Intech's historic processes had left the firm with no ability to extract yield from the megacap end of the market capitalization spectrum — making a chunk of the market anywhere from 30% to 60%, depending on the benchmark, a dead space for the firm's strategies, he said.

 

The mission was "let's figure out how we not ignore these things and then actually actively extract yield from them," Marques said.

 

The answer was to decompose volatility — which under the firm's traditional approach had relied on a single number for each security — into as many as a dozen drivers.

 

"What we did is take a step back and acknowledge that volatility is not this intrinsic property of a stock. It's driven by underlying factors," such as the effects around earnings announcements, which can account for something on the order of 70% of a stock's annual volatility, and so forth, Marques said.

 

"We decomposed that term into about a dozen drivers, looked at each one and then made some choices," he said. For example, if Intech's strategy is getting paid a lot for exposure to factor 4, "that's great. I want two scoops of that," he said. If other factors prove less important, the strategy won't make bets in that area.

 

The result is a more complex but more effective rebalancing regime, Marques said.

 

Churchill Franklin, the former Acadian CEO who was part of the MBO team and currently serves as Intech's executive chairman, in the same interview said "the simple story is there was historically an embedded, small-cap bet in the portfolio. It bit us badly" and has now been neutralized, allowing Intech's alpha engine to operate again.

 

While the new approach, announced in May, has been in place for less than a year, Marques said early results have been promising, with key Intech strategies putting up top-quartile returns for the past nine months.

 

"We're seeing the performance shift," said Marques. "I see it day to day, I see the holdings. I see the internal dynamics, the reaction to this market concentration effect. It's all awesome."

 

Anyone noticing?

But after a long stretch of underperformance, the question is how many people in the industry are noticing.

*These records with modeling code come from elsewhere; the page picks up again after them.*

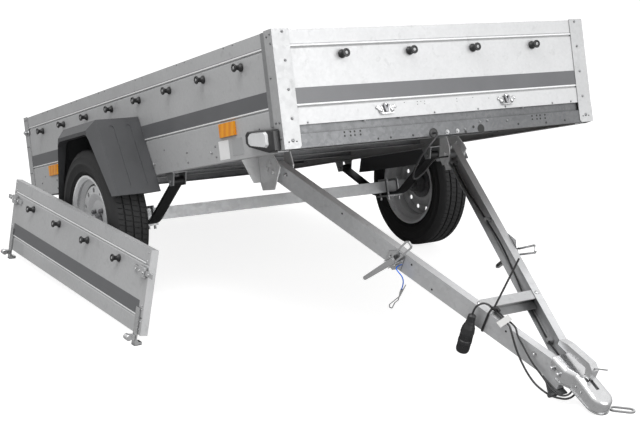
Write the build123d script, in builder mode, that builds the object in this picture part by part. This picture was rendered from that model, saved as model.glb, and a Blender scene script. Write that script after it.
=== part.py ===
"""Single-axle utility trailer, parked with its bed tipped and its tailgate taken off.

Millimetres, +Z up, +X towards the coupler, +Y to the trailer's left.
Each assembly has a frame of its own and is placed at the end:
  bed      x = 0 at the front face, z = 0 at the foot of the front corner posts
  drawbar  origin on the pivot axis, x along the arms towards the coupler
  tailgate origin at the bottom centre of its outer face, x along it, z up it, -y outwards
"""
from build123d import *
import os
from math import asin, atan2, cos, degrees, hypot, radians, sin, tan

# ---- load bed ----
box_length = 2400
box_width = 1310
post_height = 375.5
post_front_flange = 62
post_side_flange = 50
post_sheet = 3
post_corner = 12
post_hole = 4
panel_bottom = 72.8
panel_top = 372
panel_skin = 2
panel_hem = 26
panel_lip = 12
panel_flange = 20
groove_depth = 3
groove_half = 5
top_band = 56
stripe_bottom = 134.8
floor_thickness = 9
fit_gap = 0.5

# ---- chassis ----
rail_bottom = -4
rail_sheet = 3
rail_flange = 40
front_member_depth = 44
front_recess = 8
cross_height = 60
cross_flange = 40
cross_sheet = 3
cross_stations = (-500, -980, -1530, -1960)

# ---- lashing knobs ----
knob_flange = 14
knob_waist = 8
knob_length = 30
knob_rim = 5
knob_sides = 10
knob_row = 288
side_knob_count = 8
side_knob_front = 222
side_knob_rear = 243
front_knob_count = 4
front_knob_inset = 252

# ---- lamps and reflectors ----
lamp_depth = 26
lamp_round = 4
reflector_front = 360
reflector_rear = 330
reflector_z = 101
reflector_length = 108
reflector_height = 46
reflector_depth = 8
rear_lamp_inset = 30
rear_lamp_width = 220
rear_lamp_height = 72
rear_lamp_depth = 52
rear_lamp_z = 34

# ---- axle and springs ----
axle_x = -1254
axle_z = -150
axle_beam = 50
axle_wall = 4
wheel_offset = 112
spring_y = 600
spring_width = 45
spring_leaf = 12
spring_eye_x = 345
spring_eye_drop = 34
spring_eye = 16
spring_flat = 90
spring_bend = 120
spring_pin = 7
hanger_width = 62
hanger_sheet = 4
clamp_rod = 5
clamp_plate = 8

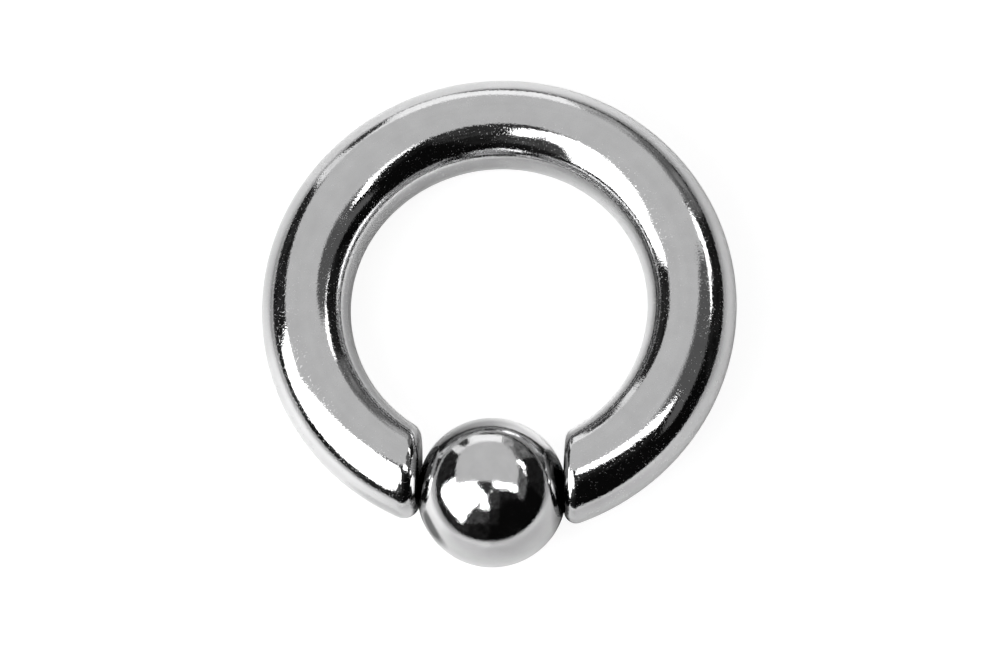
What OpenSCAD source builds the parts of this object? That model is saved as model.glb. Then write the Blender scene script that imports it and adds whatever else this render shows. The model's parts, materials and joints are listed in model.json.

A handful of gatekeepers, including manager research veterans at investment consulting and OCIO firms, said they have dropped coverage of Intech, with one — who declined to be named — saying the firm just hadn't been proactive enough in addressing the challenges its models and processes were encountering in recent years to remain on the OCIO firm's radar screen.

 

Marques insists that progress is being made on that score, with more consulting firms looking at Intech again and the firm coming off watchlists.

 

"All the right stuff is starting to happen," he said, adding that the Sept. 30 end of last year's third quarter — when Intech's client assets settled at $8.7 billion — could prove to be the point where "we bottomed out."

 

Assets under management ended 2023 up slightly at $8.8 billion and around March 18, Marques said, Intech will announce an institutional mandate of roughly $125 million — the firm's first new institutional mandate in over three years — to manage 100% of a European asset owner's non-domestic equity allocations. He declined to name the prospective client.

 

That win could prove a modest first step in rebuilding what had been a stellar roster of overseas institutional clients that included Japan's Government Pension Investment Fund, the world's biggest pension fund with 226.41 trillion ($1.5 trillion) in assets and South Korea's 1.04 quadrillion won ($780 billion) National Pension Service.

 

The loss of those chunky overseas mandates, amid what Marques called an industrywide review of equity allocations prompted by the sharp rise in global interest rates starting in March 2022, contributed to net outflows of $5.9 billion in 2023 and $2.8 billion in 2022.

 

Whether Intech's remaining clients will give the firm the time it needs to prove its revised models can return Intech to its alpha-centric ways remains to be seen.

 

Marques and Franklin expressed optimism on that score.

 

There's no guarantee Intech won't lose further clients because sometimes portfolio-level decisions are made for reasons other than performance, Marques said. But in the last nine months, "I've literally seen, in person, every last client we have on the roster" and "they are here, they're committed, they understand the story," he said.

 

The average length of time Intech's current clients have been with the firm is 15 years, which hopefully translates to their "giving us more runway, because they were there for the good times, they've lived through some tough times and now it's coming back," Marques said.

 

But one institutional veteran familiar with Intech’s business, who declined to be named, said clients terminating the firm over the past year or two were likewise “very loyal clients who just could not hold on any more,” making the central issue now just how quickly and by how much investment returns can be improved, and whether they can lift longer-term, three-year results. Intech, he speculated, may have until the end of this year to make that case.

 

One organizational development that could better ensure the firm’s continued focus on delivering results: all 41 employees of Intech own equity in the firm. Employees, in fact, own 100% of the firm now — up from 3% held by employees and founders when Intech was part of Janus Henderson Group, or closer to 14% if phantom equity were included.

 

With the first comp cycle at the end of 2022, 25% of Intech's equity "was distributed to every last employee here," to drive alignment and establish a particular type of culture at the firm, said Marques.

 

It's "relatively hard to turn around an organization," said Franklin, adding "it takes a little bit of spunk, a little bit of alignment of interests to make it all happen so … kind of fun," he said.